Ganesan acknowledges that the incomes of venture firm partners wouldn’t be utterly flattened by the proposed tax changes. Venture capital firms are compensated by investors in their funds in two ways. First, they routinely earn fees of about 2 percent of the capital under management. For example, a fund managing $200 million would get $4 million to run the business and compensate fund managers. Second, if the investments yield a return above a certain threshold percentage, the outside investors take the bulk of the profit, but give the venture firm general partners a 20 percent share—the carried interest. This is the less predictable source of compensation for fund managers, but also the largest, Ganesan says.
Some venture firms earn many millions of dollars a year in carried interest. Let’s say a venture firm has made some good bets, and a partner’s slice of the profit in a certain year is $1 million, just to give a round number. If that $1 million is taxed as income at the top rate of nearly 40 percent, rather than as carried interest at 20 percent, the VC could pay extra tax of close to $200,000. But he or she still takes home about $600,000. To a Trump or Bernie Sanders supporter, that might sound like real money.
And that testy wedge of the electorate isn’t the only faction advocating for a change in the tax regs on carried interest. Some of the critics are other VCs and financial professionals. Fred Wilson, a partner at Union Square Ventures, argued in a 2010 blogpost that taxing his and fellow VCs’ carried interest as income would only be fair, and would not stem the flow of capital to startups. Pension funds, endowments, and wealthy families would still find asset managers willing to help them maximize their after-tax returns on investment, he wrote.
Other prominent investors, from Berkshire Hathaway CEO Warren Buffett to Sam Altman, president of noted Silicon Valley startup accelerator Y Combinator, have also argued that the current tax rules on carried interest are unfair to other taxpayers.
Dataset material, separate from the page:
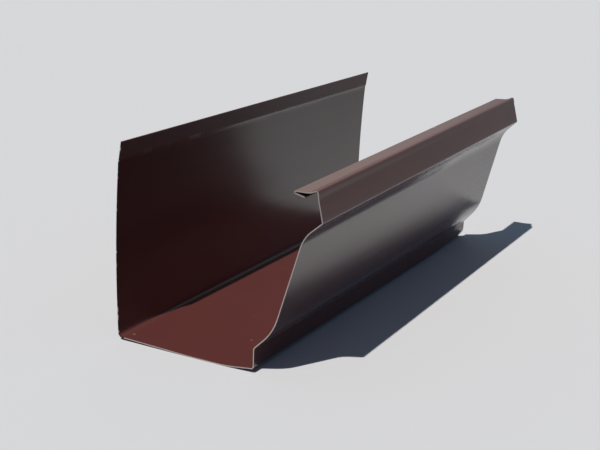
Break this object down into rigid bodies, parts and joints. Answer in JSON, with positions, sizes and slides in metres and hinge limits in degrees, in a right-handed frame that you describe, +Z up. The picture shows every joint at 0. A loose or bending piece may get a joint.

The public at large has become much more versed in the complex issue, due to a series of research papers, blogs, and a long New Yorker article in March called “The Billionaire’s Loophole.”
The NVCA and its opponents in the debate over carried interest have presented warring statistics on the total cost to the Treasury of keeping the tax rules as they are. Ganesan says the cost is about $2 billion a year, or nearly $20 billion over a ten-year period, citing a report from the Congressional Budget Office. A much larger estimate comes from Victor Fleischer, a professor of tax law at the University of California San Diego School of Law, whose research papers on the subject since 2006 are considered a major catalyst of the political drive to revise the current tax rules on carried interest.
In a June 2015 commentary in the New York Times, Fleischer estimated that the Treasury could receive about $180 billion in extra revenue over a 10-year span if the IRS taxed carried interest earned by investment partnerships of all types as income. In July, Fleischer became co-chief tax counsel for the Democratic Party’s members on the Senate Finance Committee. Fleischer’s appointment was greeted with pleasure by Patriotic Millionaires, a group of finance professionals and other wealthy people who also oppose the current tax rules on carried interest. They’ve been lobbying Congress on the issue since June.
Ganesan, speaking for the NVCA, is trying to persuade the public and Congress that allowing VCs to keep a tax break of at least $2 billion a year is a tradeoff worth making.
“For that $2 billion, we create an incredible impact on the economy,” Ganesan says.